Managing complexity is the most important technical topic in software development. In my view, it’s so important that Software’s Primary Technical Imperative has to be managing complexity.

Steve McConnell, Code Complete

Ok, so I’m not the first to point out the complexity inherent in development, but we can project this into other processes in our projects as well:

Project Management, in all of it’s flavors, exists to help manage the complexity inherent in the organic process of executing projects. The adoption of Agile and Continuous Improvement continue to help us fit those processes to our own environments and needs.

To find out how processes work, Lean Manufacturing emphasizes the importance of going and seeing with our own eyes. This helps mitigate the complexities introduced by having someone explain their own process and needs through several layers of communications. This technique helps mitigate risks in analysis, definition, and improvement efforts.

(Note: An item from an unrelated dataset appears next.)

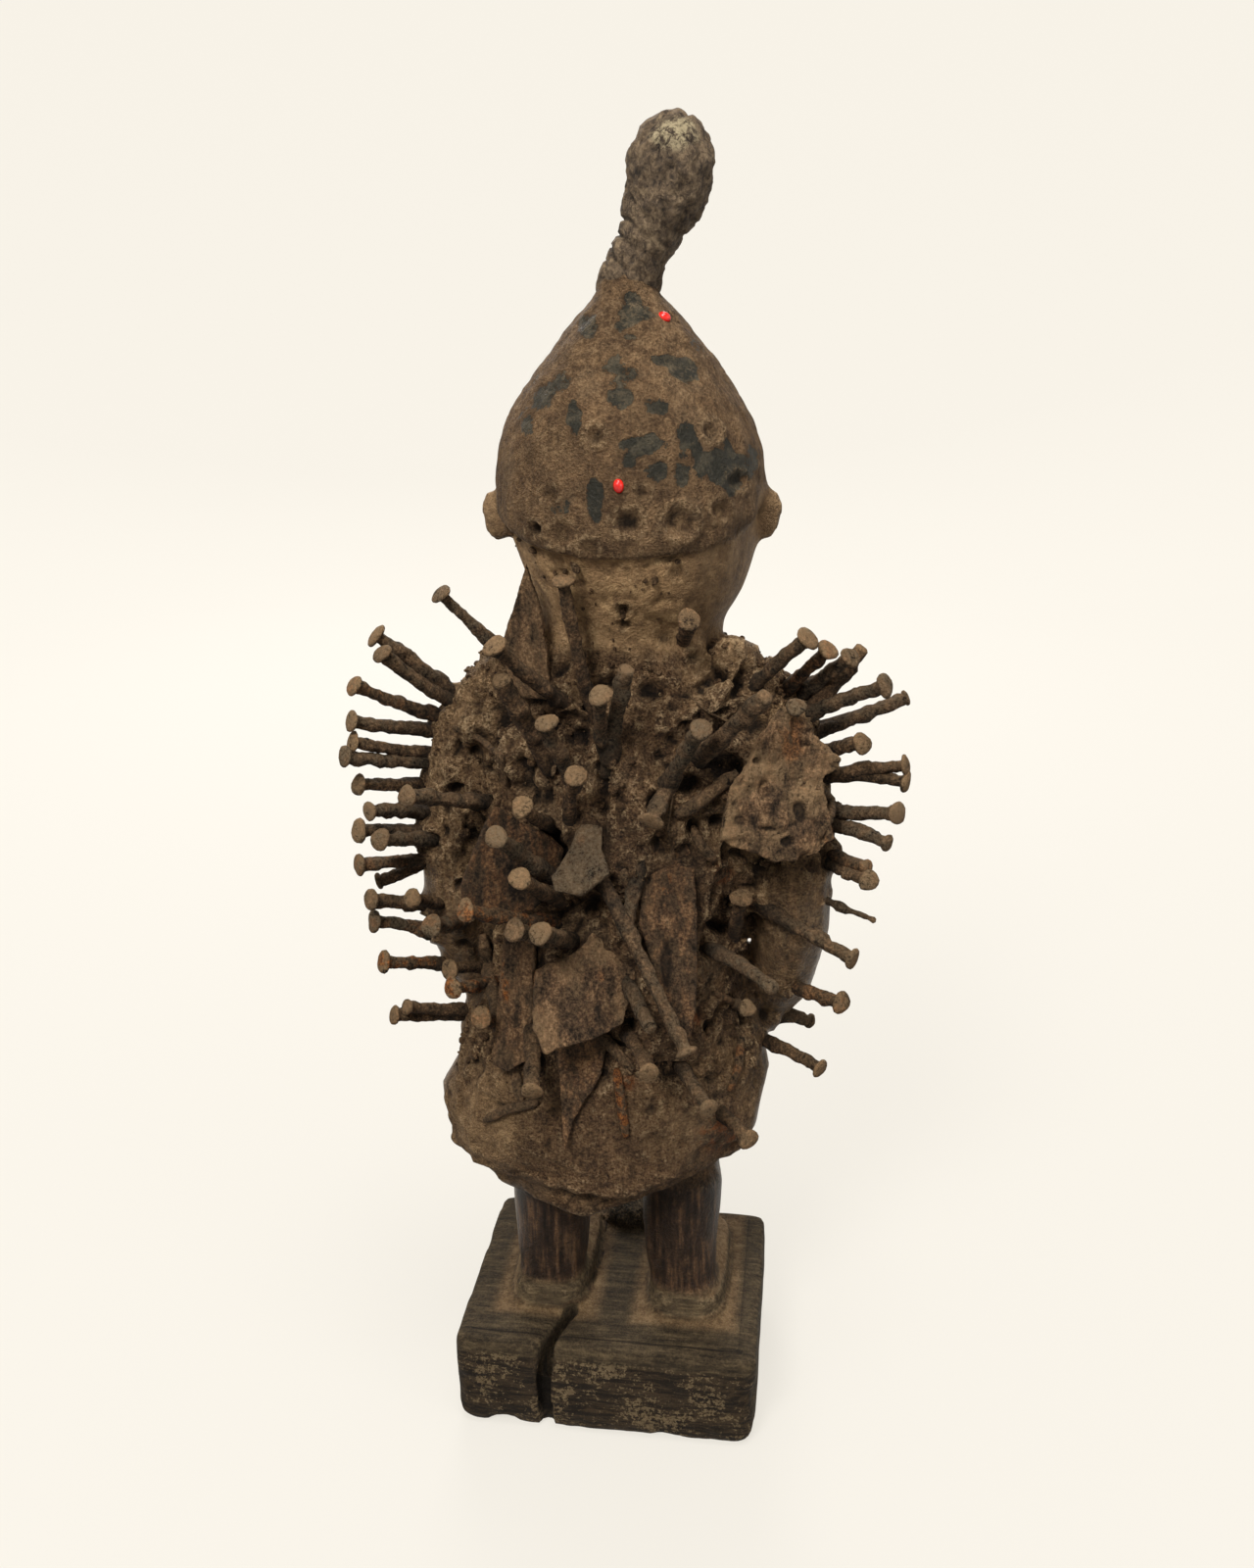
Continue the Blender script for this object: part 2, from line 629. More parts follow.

Software Architecture, Agile Modeling, … we acknowledge that the complex, organic process an end user follows does not translate one-for-one into a software product and that the high level design of a project needs to react and reflect the refined or changing needs of the end user over the course of the project.

And so on.

So…Who do We Blame?

Projects are big, organic beasts of intertwined complexities. It’s difficult to even consider how to put a single number on the risk inherent in executing a project, it’s level of resiliency to failures or misunderstandings at any level, and the direct benefits derived from following good practices.

Success and failure are not boolean, there are many levels of success, mediocrity, and failure.

Success is not Boolean
Success and Failure are not Boolean

Only after a project is complete can we judge whether we believe tactics like producing clean code affected our level of success or failure. Ultimately the blame for failures, mediocrity, and opportunity costs lies with the person decided it was acceptable to forgo processes designed to best mitigate complexity and position the project for success. Whether this person is responsible for the entire project, a key piece of the process, accepting a project that is not financially viable, or simply a developer on one portion of the project, the decision to operate at a higher level of risk means accepting a greater chance of failure.

Success and failure are not as simple as some would make them out to be. Writing clean code is just one way we can help make our projects more resilient. More resiliency may cost the bottom line when we finish a project, but it costs far less than not finishing the project at all and could possibly have paid for itself along the way.